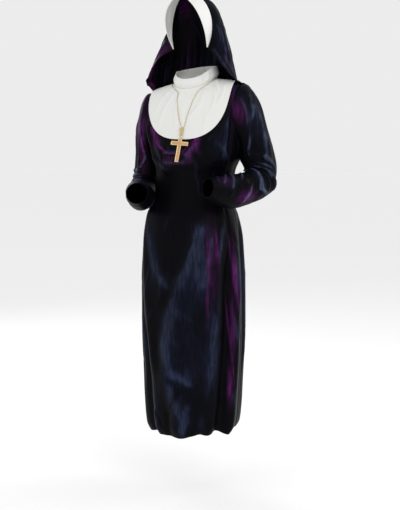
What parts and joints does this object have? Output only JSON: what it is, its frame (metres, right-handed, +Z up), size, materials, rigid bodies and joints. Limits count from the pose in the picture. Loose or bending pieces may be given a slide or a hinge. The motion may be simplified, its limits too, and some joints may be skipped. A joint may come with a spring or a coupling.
{
  "type": "nun costume",
  "caption": "Nun costume in its worn shape: black velour dress, white bib and neck band, veil on a white headband, gold cross necklace",
  "frame": {"origin": "centre of the neck's base, at the height of the shoulder line, inside the neck opening", "axes": "+Z up along the body, -Y to the front of the dress, +X to the wearer's left"},
  "size_m": [0.5241, 0.3583, 1.5049],
  "materials": {
    "velour": "black crushed velour with a blue and purple sheen",
    "bib_cotton": "matte white woven cotton",
    "headband_jersey": "soft white stretch jersey",
    "gold_metal": "gold-coloured plated alloy"
  },
  "bodies": {
    "garment": {"dress_front": "velour", "dress_back": "velour", "sleeve_left": "velour", "sleeve_right": "velour", "bib_front": "bib_cotton", "bib_back": "bib_cotton", "bib_neckband": "bib_cotton", "headband": "headband_jersey", "veil": "velour", "necklace_chain": "gold_metal", "necklace_centrepiece": "gold_metal"},
    "pendant": {"cross": "gold_metal"}
  },
  "joints": [
    {"name": "cross_swing", "type": "hinge", "parent": "garment", "child": "pendant", "pos_m": [0.003, -0.12464, -0.1765], "axis": [-1, 0, 0], "range_deg": [0, 75]}
  ]
}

▶ **Exercise goal**
Repeat the lines above exactly.

▶ **Answer to the exercise**
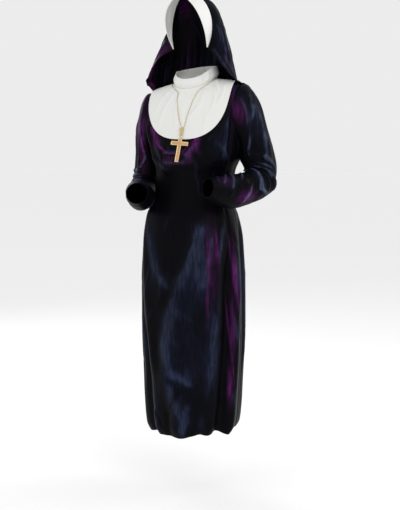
What parts and joints does this object have? Output only JSON: what it is, its frame (metres, right-handed, +Z up), size, materials, rigid bodies and joints. Limits count from the pose in the picture. Loose or bending pieces may be given a slide or a hinge. The motion may be simplified, its limits too, and some joints may be skipped. A joint may come with a spring or a coupling.
{
  "type": "nun costume",
  "caption": "Nun costume in its worn shape: black velour dress, white bib and neck band, veil on a white headband, gold cross necklace",
  "frame": {"origin": "centre of the neck's base, at the height of the shoulder line, inside the neck opening", "axes": "+Z up along the body, -Y to the front of the dress, +X to the wearer's left"},
  "size_m": [0.5241, 0.3583, 1.5049],
  "materials": {
    "velour": "black crushed velour with a blue and purple sheen",
    "bib_cotton": "matte white woven cotton",
    "headband_jersey": "soft white stretch jersey",
    "gold_metal": "gold-coloured plated alloy"
  },
  "bodies": {
    "garment": {"dress_front": "velour", "dress_back": "velour", "sleeve_left": "velour", "sleeve_right": "velour", "bib_front": "bib_cotton", "bib_back": "bib_cotton", "bib_neckband": "bib_cotton", "headband": "headband_jersey", "veil": "velour", "necklace_chain": "gold_metal", "necklace_centrepiece": "gold_metal"},
    "pendant": {"cross": "gold_metal"}
  },
  "joints": [
    {"name": "cross_swing", "type": "hinge", "parent": "garment", "child": "pendant", "pos_m": [0.003, -0.12464, -0.1765], "axis": [-1, 0, 0], "range_deg": [0, 75]}
  ]
}